White House seeks to clarify Trump remarks on voting twice


White House press secretary Kayleigh McEnany insisted Thursday that President Trump was not suggesting people “do anything unlawful” when he encouraged voters to test the system by voting both by mail and in person.

In an interview on Fox News, McEnany said that Trump was telling voters to “verify” that their mailed ballot is counted in the upcoming November election when he made the remarks during a trip to North Carolina on Wednesday.

“The president is not suggesting anyone do anything unlawful. What he said very clearly there is make sure your vote is tabulated and if it is not, then vote,” McEnany said on Fox.

“Basically, when you get an absentee ballot and you send it in, there are poll books and it is recorded that you have in fact voted. And if you show up at a polling site, they look at the poll book and say your vote has been counted. He wants verification,” McEnany continued.

She went on to accuse Democrats of seeking a “whole new fraudulent system of mail-in voting” by trying to expand access to mail-in ballots during the coronavirus pandemic.

Trump triggered scrutiny when he suggested, during a local TV interview in Wilmington, N.C., on Wednesday afternoon, that people should vote twice. Voting more than once in an election is illegal.

“They will vote and then they are going to have to check their vote by going to the poll and voting that way because if it tabulates then they won’t be able to do that. So let them send it in, and let them go vote.
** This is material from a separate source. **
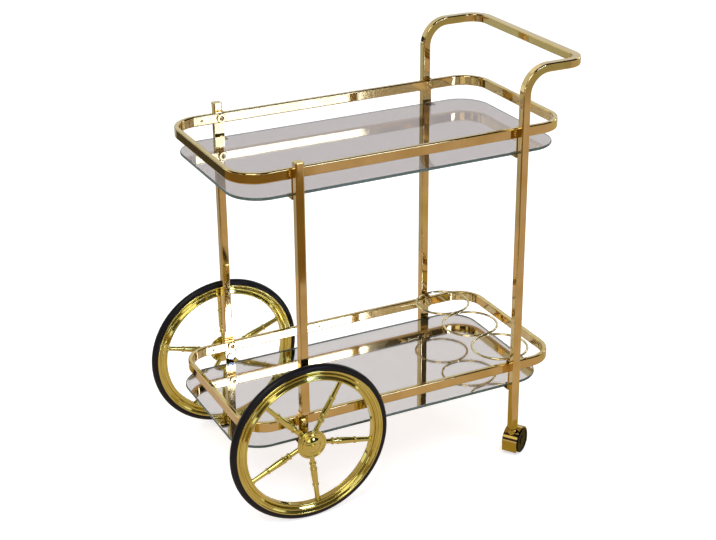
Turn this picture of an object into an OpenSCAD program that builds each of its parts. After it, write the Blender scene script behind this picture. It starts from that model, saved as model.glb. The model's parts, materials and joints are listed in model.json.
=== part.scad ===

And if the system is as good as they say it is, then they obviously won’t be able to vote,” Trump told WECT News. “If it isn’t tabulated, they will be able to vote. So that’s the way it is, and that’s what they should do.”

Trump then made similar remarks to a crowd of supporters at the Wilmington airport, before delivering remarks at Battleship North Carolina marking the 75th anniversary of the end of World War II.

"Let them send it in, and let them go vote, and if their system's as good as they say it is, then obviously they won't be able to vote. If it isn't tabulated, they'll be able to vote," he said.

"If it's as good as they say it is, then obviously they won't be able to vote. If it isn't tabulated, they'll be able to vote. So that's the way it is. And that's what they should do," he added.

In a series of tweets following the McEnany’s television appearance on Thursday, Trump reiterated his comments from the day prior, telling voters to mail in their ballots “as EARLY as possible” and go to polling places when in-person voting begins to ensure their votes have been counted.

“If it has you will not be able to Vote & the Mail In System worked properly,” Trump tweeted. “If it has not been Counted, VOTE (which is a citizen’s right to do).” 

He insisted such steps were necessary because of the “massive number of Unsolicited & Solicited Ballots that will be sent to potential Voters for the upcoming 2020 Election.”

North Carolina officials will begin sending absentee ballots to voters who have requested them on Friday. North Carolina represents a key swing state in the 2020 election.

Trump has repeatedly sought to cast doubt on the 2020 presidential election results and warned that expanding mail-in voting could lead to widespread fraud in the November contest. Experts say, however, that there is no evidence of meaningful fraud in mail-in voting.

Trump in July suggested the election should be delayed over his concerns about mail-in voting and has also claimed falsely in recent speeches that the only way Democrats will win in 2020 is if the election is “rigged.”